D'entrée de jeu, le Représentant résident de la Cédéao a planté le décor de cette rencontre de prise de contact avec les médias qui est de faire connaitre davantage et en mieux l'institution régionale d'intégration à travers son organisation et son fonctionnement, ses missions et objectifs, ses activités ainsi que ses obligations et autres réalisations. A l'évidence, il s'agit d'une approche pédagogique d'informations et de sensibilisation de la Cédéao qui souffre, comme le montre les derniers évènements, d'un certain déficit en la matière.
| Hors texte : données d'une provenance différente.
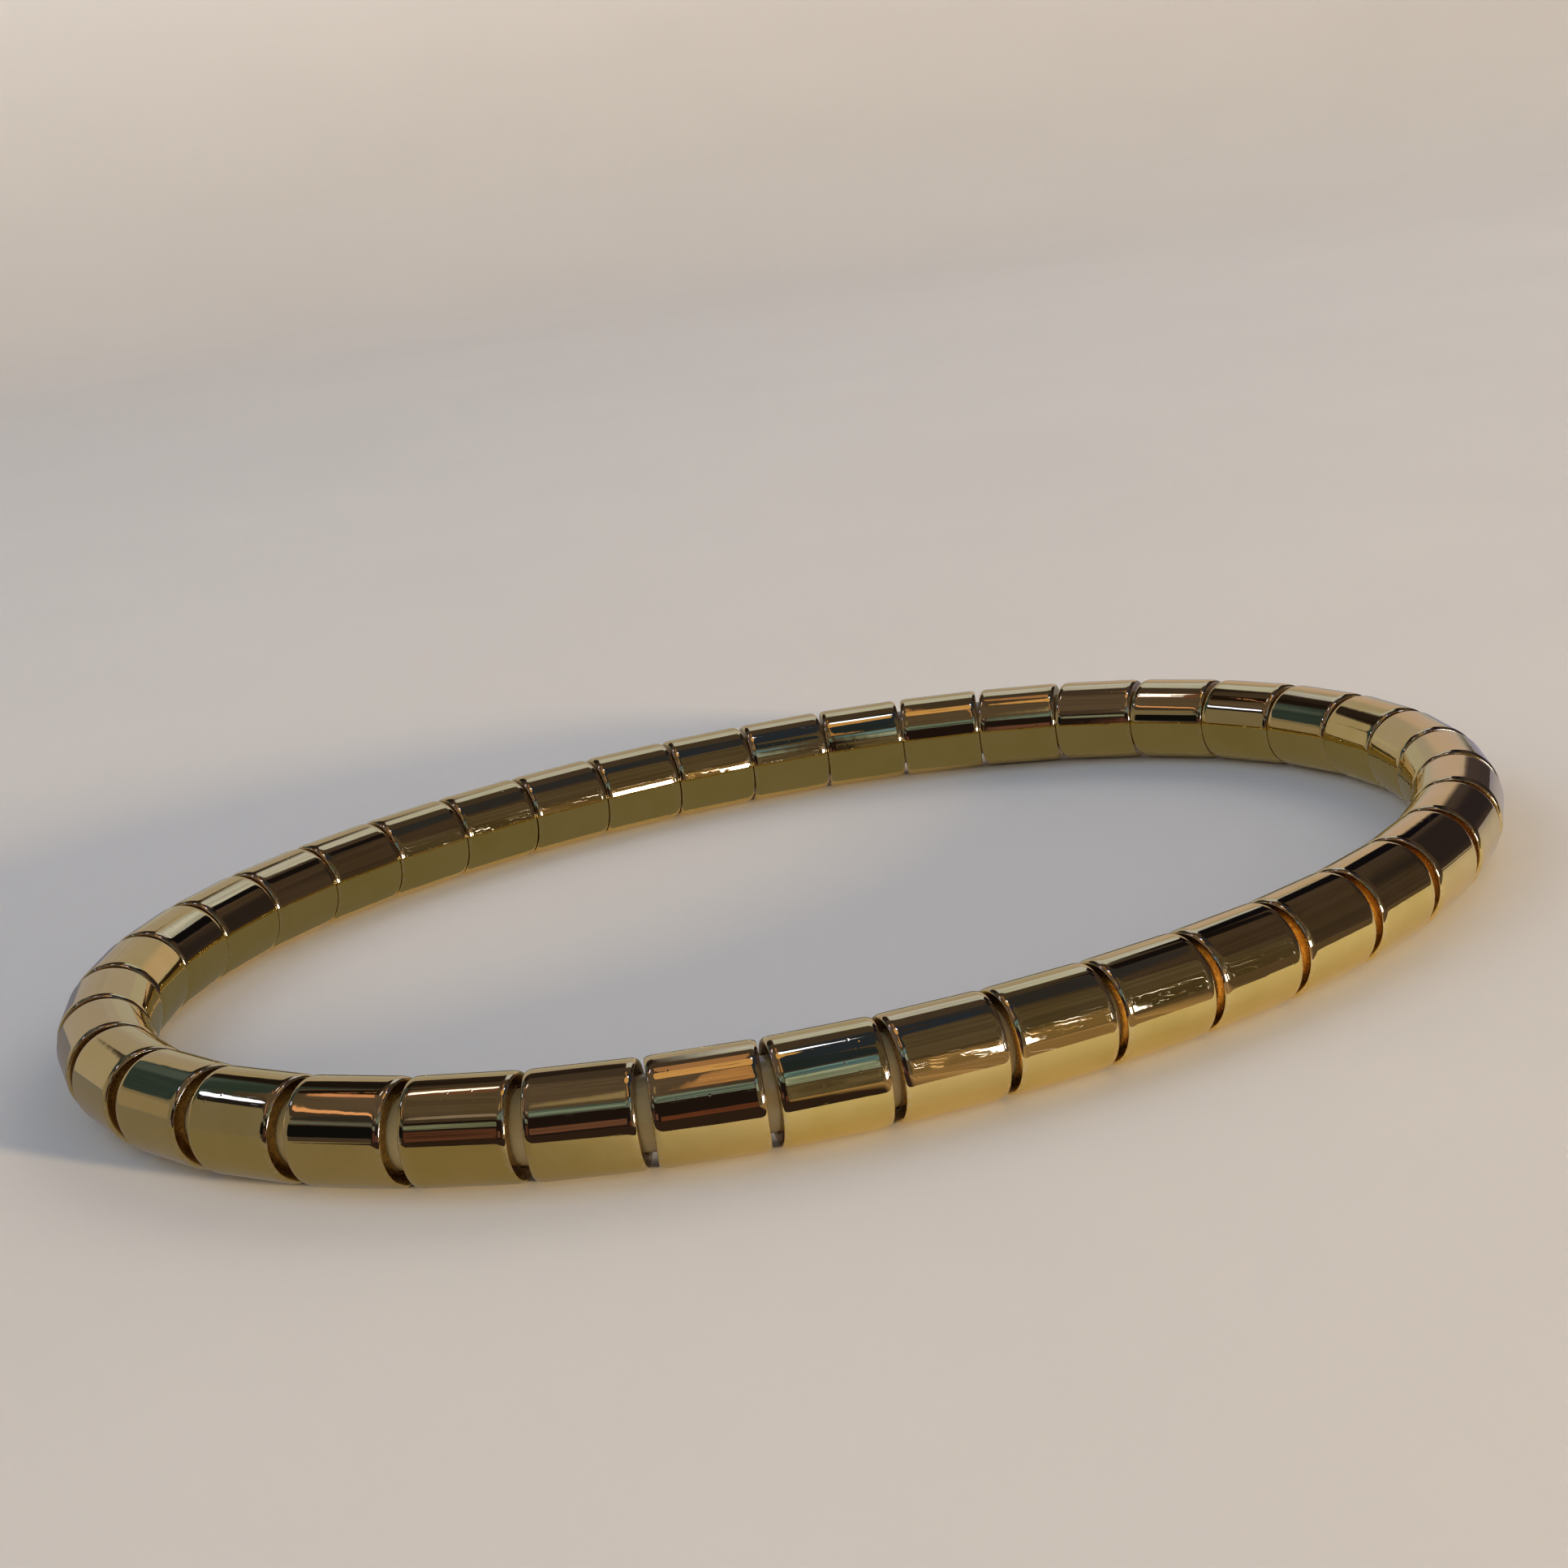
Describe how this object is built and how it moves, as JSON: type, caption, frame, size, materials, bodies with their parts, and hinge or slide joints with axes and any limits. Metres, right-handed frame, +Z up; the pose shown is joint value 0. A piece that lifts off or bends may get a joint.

D'autant que, a souligné M. Gnamien Guillaume N'Dri, "le Niger est l'un des Etats membres qui s'implique le plus dans le processus d'intégration et il va de soit que la Cédéao travaille à ce que ses actions puissent avoir davantage d'impacts pour les populations".
La Cédéao, 48 ans au service de l'intégration régionale
Le Représentant résident a ensuite exposé de long en large la Cédéao, de sa création en 1975 sur les cendres de l'ancienne Union douanière de 1959, en passant par les différentes réformes majeures qu'elle a connues jusqu'à nos jours avec la mise en œuvre depuis 2021 de la "Vision 2050". Dans cette partie de la présentation, M. Guillaume N'Dri a aussi fait la genèse de l'évolution de l'organisation, des missions et des objectifs de l'institution qui ont d'abord consisté en la création d'une zone de libre-échange (libre circulation des personnes et des biens) puis ensuite l'intégration (coopération économique, développement des infrastructures et soutien aux secteurs clés) et enfin le renforcement de la paix, la stabilité et la démocratie dans la région.
Pour ce faire, a indiqué le Représentant résident, les missions de l'institution ont été de tout temps alignées avec les objectifs à travers quatre principaux axes d'activités. Il s'agit de l'harmonisation des textes, des pratiques et du cadre du travail ; l'appui conseil, le soutien aux projets intégrateurs et, la solidarité, qui est au cœur de tout ce processus. Selon M. Guillaume N'Dri, cette évolution des missions de la Cédéao s'est accompagnée d'une adaptation progressive des organes de fonctionnement et des institutions avec le passage d'un secrétariat exécutif à une Commission qui est passée de 15 membres à 7 depuis 2021 par souci d'efficacité de gestion. Juridiquement, elle repose sur un Traité, un Protocole additionnelle ainsi qu'une série de Directives.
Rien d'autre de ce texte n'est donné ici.